> Exercise instructions: Extract the listing in its entirety, keeping each line identical to the original.

> Recorded data:

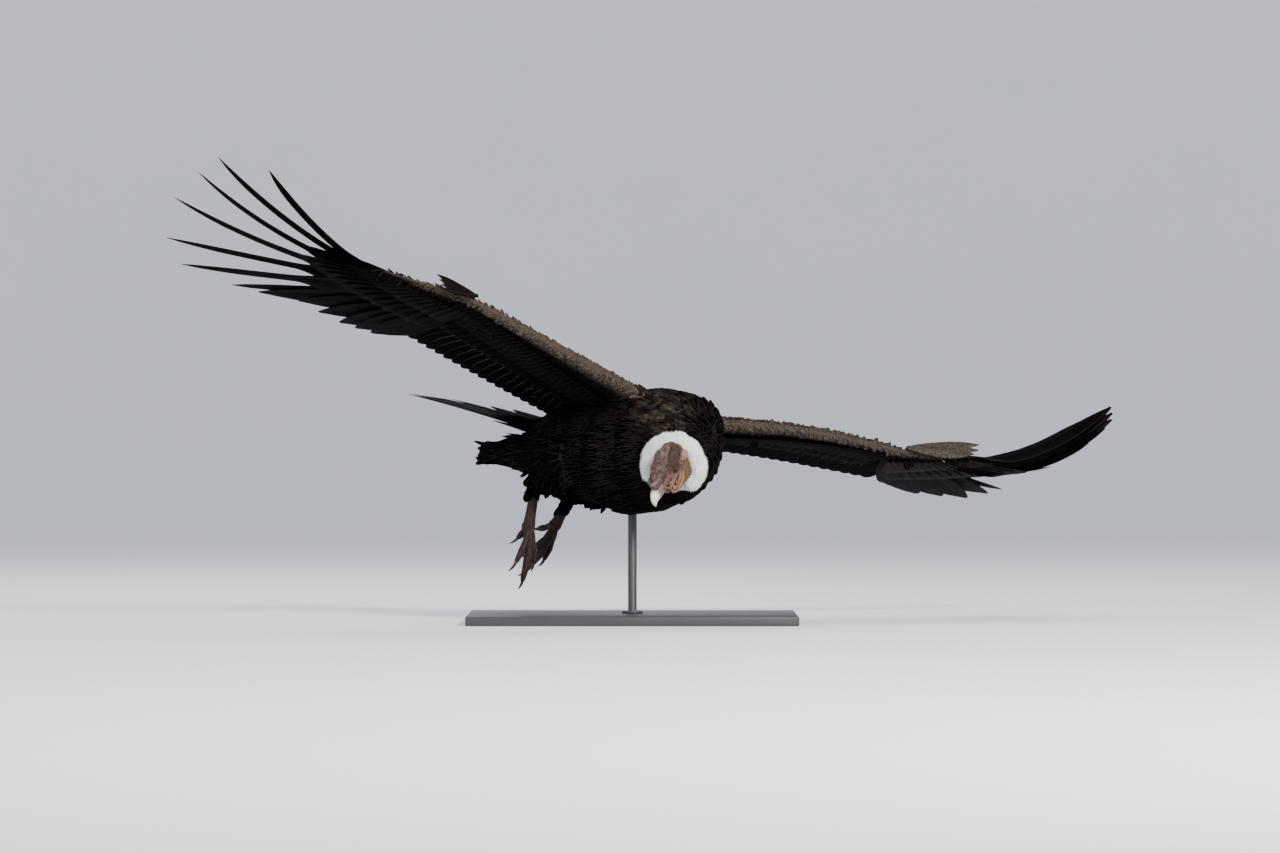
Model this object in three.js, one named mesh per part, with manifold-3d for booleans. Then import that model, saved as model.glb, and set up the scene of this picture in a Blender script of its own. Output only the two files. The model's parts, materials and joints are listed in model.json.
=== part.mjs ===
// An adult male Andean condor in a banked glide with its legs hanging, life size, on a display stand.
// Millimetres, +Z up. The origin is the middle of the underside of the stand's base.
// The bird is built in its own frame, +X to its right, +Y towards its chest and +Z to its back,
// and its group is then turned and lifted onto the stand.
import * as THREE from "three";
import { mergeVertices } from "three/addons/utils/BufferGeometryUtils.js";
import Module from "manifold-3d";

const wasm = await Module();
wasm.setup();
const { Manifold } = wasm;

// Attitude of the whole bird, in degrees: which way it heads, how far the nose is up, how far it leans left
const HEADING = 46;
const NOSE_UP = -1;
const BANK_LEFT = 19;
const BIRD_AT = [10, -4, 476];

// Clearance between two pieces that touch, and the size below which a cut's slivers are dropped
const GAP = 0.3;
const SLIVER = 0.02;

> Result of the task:
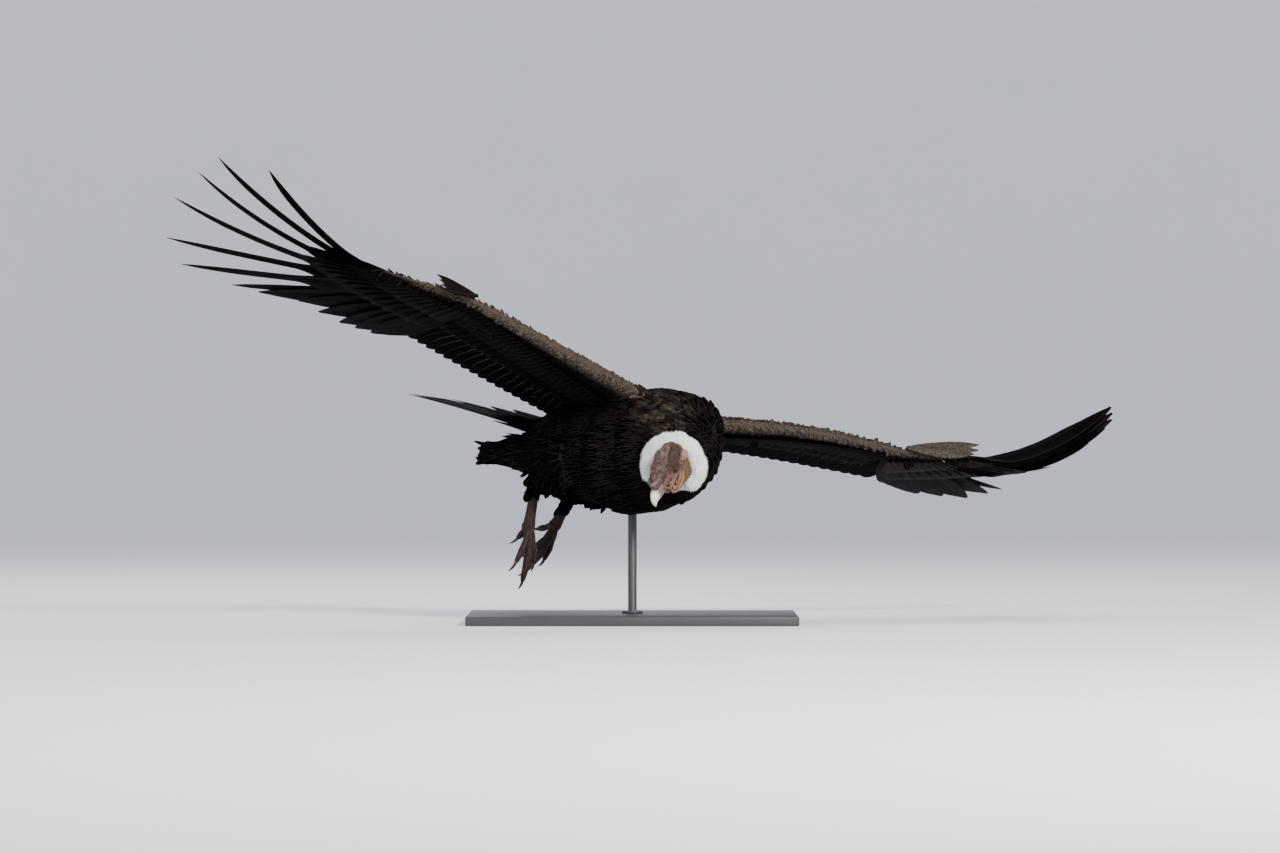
Model this object in three.js, one named mesh per part, with manifold-3d for booleans. Then import that model, saved as model.glb, and set up the scene of this picture in a Blender script of its own. Output only the two files. The model's parts, materials and joints are listed in model.json.
=== part.mjs ===
// An adult male Andean condor in a banked glide with its legs hanging, life size, on a display stand.
// Millimetres, +Z up. The origin is the middle of the underside of the stand's base.
// The bird is built in its own frame, +X to its right, +Y towards its chest and +Z to its back,
// and its group is then turned and lifted onto the stand.
import * as THREE from "three";
import { mergeVertices } from "three/addons/utils/BufferGeometryUtils.js";
import Module from "manifold-3d";

const wasm = await Module();
wasm.setup();
const { Manifold } = wasm;

// Attitude of the whole bird, in degrees: which way it heads, how far the nose is up, how far it leans left
const HEADING = 46;
const NOSE_UP = -1;
const BANK_LEFT = 19;
const BIRD_AT = [10, -4, 476];

// Clearance between two pieces that touch, and the size below which a cut's slivers are dropped
const GAP = 0.3;
const SLIVER = 0.02;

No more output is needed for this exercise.